WORK TO DO: Your task is to copy every line of the entries that contains "record".

[Start of DATA SUPPLIED]

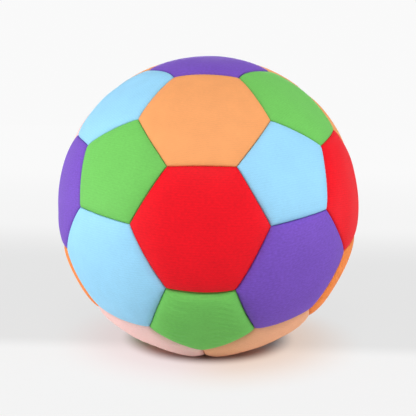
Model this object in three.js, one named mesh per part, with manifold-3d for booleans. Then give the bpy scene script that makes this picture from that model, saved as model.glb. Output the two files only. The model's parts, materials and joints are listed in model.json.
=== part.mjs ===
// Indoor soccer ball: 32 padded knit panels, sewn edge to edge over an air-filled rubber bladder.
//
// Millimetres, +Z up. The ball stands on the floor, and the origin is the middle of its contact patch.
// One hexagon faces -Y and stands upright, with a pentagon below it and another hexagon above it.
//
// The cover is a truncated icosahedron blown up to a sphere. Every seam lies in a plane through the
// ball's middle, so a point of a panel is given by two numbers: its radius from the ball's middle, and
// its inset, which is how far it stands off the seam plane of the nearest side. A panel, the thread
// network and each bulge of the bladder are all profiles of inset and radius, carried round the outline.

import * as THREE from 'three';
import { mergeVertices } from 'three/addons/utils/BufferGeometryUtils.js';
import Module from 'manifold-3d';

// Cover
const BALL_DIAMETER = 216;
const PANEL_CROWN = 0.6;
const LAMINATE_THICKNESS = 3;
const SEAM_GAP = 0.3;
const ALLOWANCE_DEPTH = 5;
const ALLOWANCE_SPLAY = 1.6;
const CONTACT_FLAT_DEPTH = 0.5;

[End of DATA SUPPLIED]
[Start of DATA SUPPLIED]

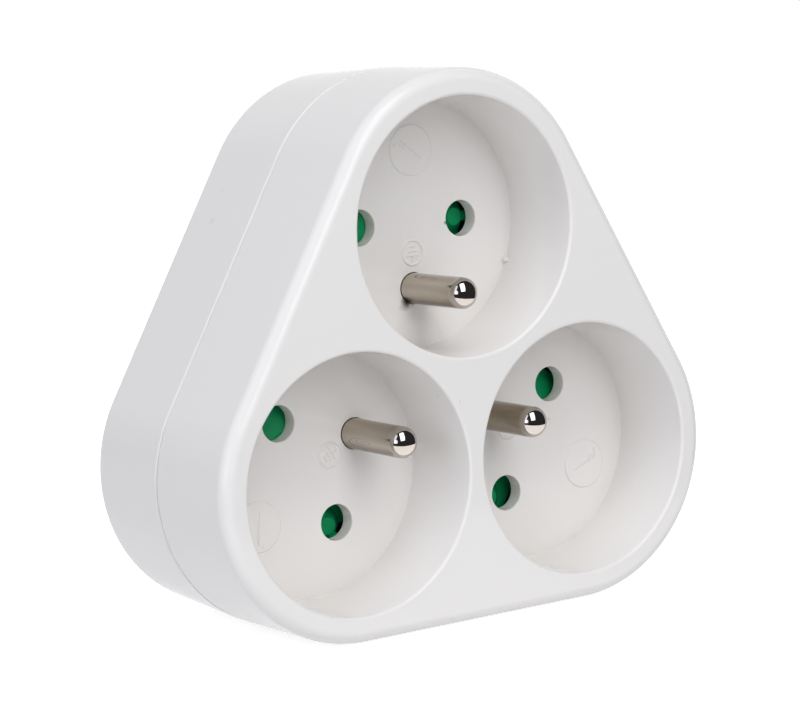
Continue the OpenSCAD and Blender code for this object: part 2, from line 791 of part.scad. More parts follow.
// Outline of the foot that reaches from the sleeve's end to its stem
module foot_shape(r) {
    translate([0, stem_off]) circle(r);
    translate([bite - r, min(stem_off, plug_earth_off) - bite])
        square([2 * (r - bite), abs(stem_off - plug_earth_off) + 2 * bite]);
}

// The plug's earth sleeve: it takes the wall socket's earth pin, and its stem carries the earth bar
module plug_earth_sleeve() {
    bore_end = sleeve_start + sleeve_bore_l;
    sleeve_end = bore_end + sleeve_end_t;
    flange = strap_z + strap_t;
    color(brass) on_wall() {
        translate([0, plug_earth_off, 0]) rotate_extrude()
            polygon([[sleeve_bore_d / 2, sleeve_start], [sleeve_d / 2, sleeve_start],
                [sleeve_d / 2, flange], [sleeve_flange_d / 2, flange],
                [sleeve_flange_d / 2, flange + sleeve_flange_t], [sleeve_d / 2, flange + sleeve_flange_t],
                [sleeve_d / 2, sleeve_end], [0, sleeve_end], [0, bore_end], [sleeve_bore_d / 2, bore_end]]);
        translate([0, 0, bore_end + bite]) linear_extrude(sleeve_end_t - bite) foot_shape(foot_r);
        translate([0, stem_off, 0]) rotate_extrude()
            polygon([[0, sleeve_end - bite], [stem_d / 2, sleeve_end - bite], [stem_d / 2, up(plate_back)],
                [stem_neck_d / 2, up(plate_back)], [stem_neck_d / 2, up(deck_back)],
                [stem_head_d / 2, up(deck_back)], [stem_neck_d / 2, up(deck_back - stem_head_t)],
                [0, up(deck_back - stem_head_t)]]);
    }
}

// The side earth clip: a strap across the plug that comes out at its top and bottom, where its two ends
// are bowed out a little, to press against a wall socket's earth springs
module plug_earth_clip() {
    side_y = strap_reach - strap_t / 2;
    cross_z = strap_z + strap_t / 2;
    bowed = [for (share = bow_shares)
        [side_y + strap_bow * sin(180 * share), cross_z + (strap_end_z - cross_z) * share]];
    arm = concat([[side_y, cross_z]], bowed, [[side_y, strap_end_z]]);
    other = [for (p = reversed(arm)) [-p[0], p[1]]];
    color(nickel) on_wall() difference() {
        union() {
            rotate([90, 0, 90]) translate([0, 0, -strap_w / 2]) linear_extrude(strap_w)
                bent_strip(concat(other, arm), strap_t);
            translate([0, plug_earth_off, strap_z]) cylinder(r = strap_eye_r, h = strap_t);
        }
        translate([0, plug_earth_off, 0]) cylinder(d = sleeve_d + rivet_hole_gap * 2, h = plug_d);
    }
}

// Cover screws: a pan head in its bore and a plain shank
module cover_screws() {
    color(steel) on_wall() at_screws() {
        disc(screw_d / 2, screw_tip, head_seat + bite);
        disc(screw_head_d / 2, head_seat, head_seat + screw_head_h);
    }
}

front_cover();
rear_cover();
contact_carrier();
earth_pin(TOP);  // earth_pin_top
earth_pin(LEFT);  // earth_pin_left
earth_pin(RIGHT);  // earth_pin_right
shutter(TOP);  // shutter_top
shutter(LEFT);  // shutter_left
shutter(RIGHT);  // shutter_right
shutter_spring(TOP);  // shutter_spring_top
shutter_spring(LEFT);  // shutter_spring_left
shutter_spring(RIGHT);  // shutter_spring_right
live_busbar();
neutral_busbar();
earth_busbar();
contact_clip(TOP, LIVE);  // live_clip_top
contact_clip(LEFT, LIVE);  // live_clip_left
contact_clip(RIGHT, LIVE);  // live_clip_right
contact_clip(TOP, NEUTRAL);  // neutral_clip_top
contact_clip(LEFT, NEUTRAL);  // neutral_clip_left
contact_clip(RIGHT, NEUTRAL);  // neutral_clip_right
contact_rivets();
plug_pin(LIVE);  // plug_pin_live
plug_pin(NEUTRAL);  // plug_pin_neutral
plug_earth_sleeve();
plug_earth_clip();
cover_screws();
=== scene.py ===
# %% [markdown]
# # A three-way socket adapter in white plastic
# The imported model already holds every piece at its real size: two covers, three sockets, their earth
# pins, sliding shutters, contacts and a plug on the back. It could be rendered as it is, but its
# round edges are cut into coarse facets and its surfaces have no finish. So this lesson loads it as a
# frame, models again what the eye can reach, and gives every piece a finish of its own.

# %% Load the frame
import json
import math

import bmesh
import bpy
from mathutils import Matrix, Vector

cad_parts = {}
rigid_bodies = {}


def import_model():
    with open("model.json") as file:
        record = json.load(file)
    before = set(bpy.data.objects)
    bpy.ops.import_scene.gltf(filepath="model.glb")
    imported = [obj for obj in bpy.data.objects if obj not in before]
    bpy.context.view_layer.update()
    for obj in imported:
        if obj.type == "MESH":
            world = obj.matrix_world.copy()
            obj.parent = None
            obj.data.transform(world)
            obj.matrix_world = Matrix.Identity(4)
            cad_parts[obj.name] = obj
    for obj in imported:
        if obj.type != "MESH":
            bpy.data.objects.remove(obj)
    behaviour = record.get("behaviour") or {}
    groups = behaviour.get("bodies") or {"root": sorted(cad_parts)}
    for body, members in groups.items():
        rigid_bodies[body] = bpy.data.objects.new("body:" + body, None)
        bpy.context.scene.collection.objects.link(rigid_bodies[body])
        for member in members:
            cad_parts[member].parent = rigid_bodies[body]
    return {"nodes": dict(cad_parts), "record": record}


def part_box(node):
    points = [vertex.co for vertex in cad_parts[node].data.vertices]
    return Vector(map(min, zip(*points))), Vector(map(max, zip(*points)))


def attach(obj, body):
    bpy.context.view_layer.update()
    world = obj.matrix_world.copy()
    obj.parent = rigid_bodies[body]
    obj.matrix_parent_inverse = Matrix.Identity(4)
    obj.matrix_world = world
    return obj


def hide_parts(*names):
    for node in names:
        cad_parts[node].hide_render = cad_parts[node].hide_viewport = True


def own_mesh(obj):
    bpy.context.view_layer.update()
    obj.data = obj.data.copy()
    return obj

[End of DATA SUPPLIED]
[Start of DATA SUPPLIED]

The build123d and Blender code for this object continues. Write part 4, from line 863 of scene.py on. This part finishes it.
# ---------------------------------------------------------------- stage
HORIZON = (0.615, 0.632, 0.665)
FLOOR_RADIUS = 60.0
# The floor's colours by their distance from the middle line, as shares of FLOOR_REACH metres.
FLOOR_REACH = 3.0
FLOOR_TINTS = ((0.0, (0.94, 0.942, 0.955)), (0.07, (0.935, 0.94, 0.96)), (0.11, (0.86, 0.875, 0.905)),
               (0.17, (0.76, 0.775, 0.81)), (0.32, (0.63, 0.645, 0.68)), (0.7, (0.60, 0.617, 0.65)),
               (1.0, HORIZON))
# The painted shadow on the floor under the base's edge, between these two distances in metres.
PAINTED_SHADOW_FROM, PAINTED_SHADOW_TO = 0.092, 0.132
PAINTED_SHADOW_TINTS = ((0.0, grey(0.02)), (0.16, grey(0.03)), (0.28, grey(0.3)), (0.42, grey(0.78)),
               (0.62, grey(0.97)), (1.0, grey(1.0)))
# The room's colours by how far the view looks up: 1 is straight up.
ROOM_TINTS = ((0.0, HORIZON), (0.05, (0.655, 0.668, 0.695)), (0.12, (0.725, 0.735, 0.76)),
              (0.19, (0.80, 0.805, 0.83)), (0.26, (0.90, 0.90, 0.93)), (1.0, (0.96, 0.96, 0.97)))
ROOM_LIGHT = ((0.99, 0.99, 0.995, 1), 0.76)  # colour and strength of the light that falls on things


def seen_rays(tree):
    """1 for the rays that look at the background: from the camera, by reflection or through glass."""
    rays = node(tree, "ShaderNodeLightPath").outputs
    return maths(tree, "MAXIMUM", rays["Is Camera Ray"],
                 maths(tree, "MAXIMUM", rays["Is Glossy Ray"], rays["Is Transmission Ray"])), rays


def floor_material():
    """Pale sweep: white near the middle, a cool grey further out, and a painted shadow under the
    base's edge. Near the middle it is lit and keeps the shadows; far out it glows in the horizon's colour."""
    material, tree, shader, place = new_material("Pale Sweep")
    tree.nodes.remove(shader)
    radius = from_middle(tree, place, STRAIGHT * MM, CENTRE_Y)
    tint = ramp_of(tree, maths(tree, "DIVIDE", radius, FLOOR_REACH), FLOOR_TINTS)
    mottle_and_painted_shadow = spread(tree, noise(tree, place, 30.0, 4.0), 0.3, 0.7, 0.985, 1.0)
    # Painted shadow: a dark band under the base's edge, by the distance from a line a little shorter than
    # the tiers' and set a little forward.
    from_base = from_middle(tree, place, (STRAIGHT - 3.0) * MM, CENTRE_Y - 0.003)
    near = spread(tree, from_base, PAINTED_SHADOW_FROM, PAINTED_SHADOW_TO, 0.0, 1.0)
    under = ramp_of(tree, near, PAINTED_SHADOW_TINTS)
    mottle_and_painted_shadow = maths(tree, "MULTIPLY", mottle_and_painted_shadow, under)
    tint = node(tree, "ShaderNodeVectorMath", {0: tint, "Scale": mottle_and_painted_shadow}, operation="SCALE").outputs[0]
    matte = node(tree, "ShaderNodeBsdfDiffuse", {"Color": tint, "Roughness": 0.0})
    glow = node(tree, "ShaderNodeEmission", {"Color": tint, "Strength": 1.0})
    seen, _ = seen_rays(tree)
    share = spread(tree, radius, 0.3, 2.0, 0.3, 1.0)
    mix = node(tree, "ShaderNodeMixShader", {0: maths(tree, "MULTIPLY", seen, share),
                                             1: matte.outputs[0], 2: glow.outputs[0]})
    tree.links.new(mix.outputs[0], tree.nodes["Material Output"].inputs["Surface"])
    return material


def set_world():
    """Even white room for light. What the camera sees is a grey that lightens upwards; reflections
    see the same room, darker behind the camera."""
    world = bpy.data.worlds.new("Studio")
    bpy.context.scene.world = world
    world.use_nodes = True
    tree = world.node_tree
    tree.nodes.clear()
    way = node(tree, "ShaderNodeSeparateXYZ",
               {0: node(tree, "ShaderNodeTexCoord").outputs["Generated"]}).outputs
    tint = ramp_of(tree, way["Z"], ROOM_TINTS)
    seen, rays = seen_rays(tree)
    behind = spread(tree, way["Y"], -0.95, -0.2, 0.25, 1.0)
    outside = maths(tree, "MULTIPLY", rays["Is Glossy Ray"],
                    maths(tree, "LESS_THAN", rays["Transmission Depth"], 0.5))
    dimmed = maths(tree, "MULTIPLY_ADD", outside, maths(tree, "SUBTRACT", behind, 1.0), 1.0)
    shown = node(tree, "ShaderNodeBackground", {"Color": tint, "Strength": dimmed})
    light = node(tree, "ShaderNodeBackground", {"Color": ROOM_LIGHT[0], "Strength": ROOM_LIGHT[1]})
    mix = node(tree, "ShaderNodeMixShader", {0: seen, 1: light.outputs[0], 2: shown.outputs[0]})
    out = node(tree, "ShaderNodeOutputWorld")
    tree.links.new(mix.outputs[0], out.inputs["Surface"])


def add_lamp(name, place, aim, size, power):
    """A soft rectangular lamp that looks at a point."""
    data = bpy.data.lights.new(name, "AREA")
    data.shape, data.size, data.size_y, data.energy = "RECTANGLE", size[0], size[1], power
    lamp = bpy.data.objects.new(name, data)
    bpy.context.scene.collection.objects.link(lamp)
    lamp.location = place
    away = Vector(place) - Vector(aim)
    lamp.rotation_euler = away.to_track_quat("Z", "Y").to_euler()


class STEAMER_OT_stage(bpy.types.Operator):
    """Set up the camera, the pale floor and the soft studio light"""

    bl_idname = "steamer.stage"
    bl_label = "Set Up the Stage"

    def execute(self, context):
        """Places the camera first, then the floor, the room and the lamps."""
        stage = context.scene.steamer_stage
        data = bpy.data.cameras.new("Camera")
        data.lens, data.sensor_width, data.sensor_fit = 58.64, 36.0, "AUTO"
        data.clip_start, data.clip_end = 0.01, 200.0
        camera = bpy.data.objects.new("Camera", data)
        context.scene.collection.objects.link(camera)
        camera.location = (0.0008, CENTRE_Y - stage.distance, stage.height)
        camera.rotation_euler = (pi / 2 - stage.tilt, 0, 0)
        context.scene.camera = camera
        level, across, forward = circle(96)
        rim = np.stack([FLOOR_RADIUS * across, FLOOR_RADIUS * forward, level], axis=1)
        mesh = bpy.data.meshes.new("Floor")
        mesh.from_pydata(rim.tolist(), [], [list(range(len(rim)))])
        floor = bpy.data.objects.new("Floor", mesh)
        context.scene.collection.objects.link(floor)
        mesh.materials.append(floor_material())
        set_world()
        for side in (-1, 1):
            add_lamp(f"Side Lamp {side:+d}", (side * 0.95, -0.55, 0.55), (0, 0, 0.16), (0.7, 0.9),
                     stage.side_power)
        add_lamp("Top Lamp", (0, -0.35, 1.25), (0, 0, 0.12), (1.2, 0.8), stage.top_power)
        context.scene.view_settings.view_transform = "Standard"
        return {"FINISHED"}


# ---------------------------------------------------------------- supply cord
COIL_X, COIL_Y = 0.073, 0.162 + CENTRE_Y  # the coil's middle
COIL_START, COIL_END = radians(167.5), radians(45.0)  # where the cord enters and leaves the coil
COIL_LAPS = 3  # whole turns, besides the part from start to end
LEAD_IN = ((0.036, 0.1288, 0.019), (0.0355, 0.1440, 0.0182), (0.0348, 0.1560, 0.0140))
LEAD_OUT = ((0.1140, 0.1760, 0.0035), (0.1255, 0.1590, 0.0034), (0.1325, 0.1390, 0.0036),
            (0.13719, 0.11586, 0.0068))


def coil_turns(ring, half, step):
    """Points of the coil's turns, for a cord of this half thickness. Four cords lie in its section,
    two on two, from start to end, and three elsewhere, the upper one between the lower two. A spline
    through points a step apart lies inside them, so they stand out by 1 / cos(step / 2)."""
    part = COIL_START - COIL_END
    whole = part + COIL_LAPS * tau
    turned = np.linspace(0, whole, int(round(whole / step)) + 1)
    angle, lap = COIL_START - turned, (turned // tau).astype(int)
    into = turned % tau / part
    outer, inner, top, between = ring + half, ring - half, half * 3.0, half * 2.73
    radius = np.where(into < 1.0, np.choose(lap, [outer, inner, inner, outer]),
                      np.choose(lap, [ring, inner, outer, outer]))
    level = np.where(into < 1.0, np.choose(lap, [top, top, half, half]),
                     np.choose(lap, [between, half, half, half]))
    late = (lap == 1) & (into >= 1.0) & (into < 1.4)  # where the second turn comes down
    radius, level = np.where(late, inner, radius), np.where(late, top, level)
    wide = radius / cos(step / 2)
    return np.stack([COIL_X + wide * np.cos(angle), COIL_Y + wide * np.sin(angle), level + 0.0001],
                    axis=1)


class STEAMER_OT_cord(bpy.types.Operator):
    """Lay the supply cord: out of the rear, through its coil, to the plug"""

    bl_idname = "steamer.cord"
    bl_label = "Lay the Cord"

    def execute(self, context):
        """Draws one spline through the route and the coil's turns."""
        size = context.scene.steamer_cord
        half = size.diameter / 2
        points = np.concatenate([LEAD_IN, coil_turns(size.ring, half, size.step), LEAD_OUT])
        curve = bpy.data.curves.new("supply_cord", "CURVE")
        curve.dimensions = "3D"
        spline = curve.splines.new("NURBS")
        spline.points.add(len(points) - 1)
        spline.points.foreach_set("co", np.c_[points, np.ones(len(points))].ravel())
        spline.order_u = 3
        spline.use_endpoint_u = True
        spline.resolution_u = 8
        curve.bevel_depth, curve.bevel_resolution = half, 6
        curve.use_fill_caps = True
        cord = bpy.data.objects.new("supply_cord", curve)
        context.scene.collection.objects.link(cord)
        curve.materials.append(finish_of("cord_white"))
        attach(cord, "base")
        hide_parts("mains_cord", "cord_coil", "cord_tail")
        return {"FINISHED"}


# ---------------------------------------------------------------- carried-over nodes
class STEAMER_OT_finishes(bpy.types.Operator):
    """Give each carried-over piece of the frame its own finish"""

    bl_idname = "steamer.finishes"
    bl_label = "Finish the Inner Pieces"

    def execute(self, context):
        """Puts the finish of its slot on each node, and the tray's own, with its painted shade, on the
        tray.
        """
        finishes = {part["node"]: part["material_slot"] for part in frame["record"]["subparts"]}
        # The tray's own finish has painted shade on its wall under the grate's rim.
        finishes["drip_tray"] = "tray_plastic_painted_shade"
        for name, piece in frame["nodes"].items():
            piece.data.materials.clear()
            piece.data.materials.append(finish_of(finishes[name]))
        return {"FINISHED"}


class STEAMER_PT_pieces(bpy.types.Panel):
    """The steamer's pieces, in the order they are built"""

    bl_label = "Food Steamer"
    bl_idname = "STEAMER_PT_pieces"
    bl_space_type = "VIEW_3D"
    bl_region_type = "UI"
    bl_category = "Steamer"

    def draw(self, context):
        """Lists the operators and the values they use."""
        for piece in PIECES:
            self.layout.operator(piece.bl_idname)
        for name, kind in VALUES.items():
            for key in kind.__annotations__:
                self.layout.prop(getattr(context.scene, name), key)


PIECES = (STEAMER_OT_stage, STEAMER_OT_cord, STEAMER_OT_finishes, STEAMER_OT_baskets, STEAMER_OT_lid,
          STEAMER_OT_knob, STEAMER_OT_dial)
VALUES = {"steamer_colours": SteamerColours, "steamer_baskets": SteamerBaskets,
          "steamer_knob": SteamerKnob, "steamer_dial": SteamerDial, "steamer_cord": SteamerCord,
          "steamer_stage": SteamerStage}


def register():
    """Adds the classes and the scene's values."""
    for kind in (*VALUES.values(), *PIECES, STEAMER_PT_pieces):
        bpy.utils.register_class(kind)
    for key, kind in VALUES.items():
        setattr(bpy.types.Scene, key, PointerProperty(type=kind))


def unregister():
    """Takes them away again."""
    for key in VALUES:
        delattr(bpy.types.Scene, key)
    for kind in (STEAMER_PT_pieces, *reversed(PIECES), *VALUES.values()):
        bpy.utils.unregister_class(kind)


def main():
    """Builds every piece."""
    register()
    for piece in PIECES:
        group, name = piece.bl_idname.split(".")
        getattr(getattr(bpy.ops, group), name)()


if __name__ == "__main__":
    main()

[End of DATA SUPPLIED]

THE COMPLETED TASK:
        record = json.load(file)
    behaviour = record.get("behaviour") or {}
    return {"nodes": dict(cad_parts), "record": record}
        finishes = {part["node"]: part["material_slot"] for part in frame["record"]["subparts"]}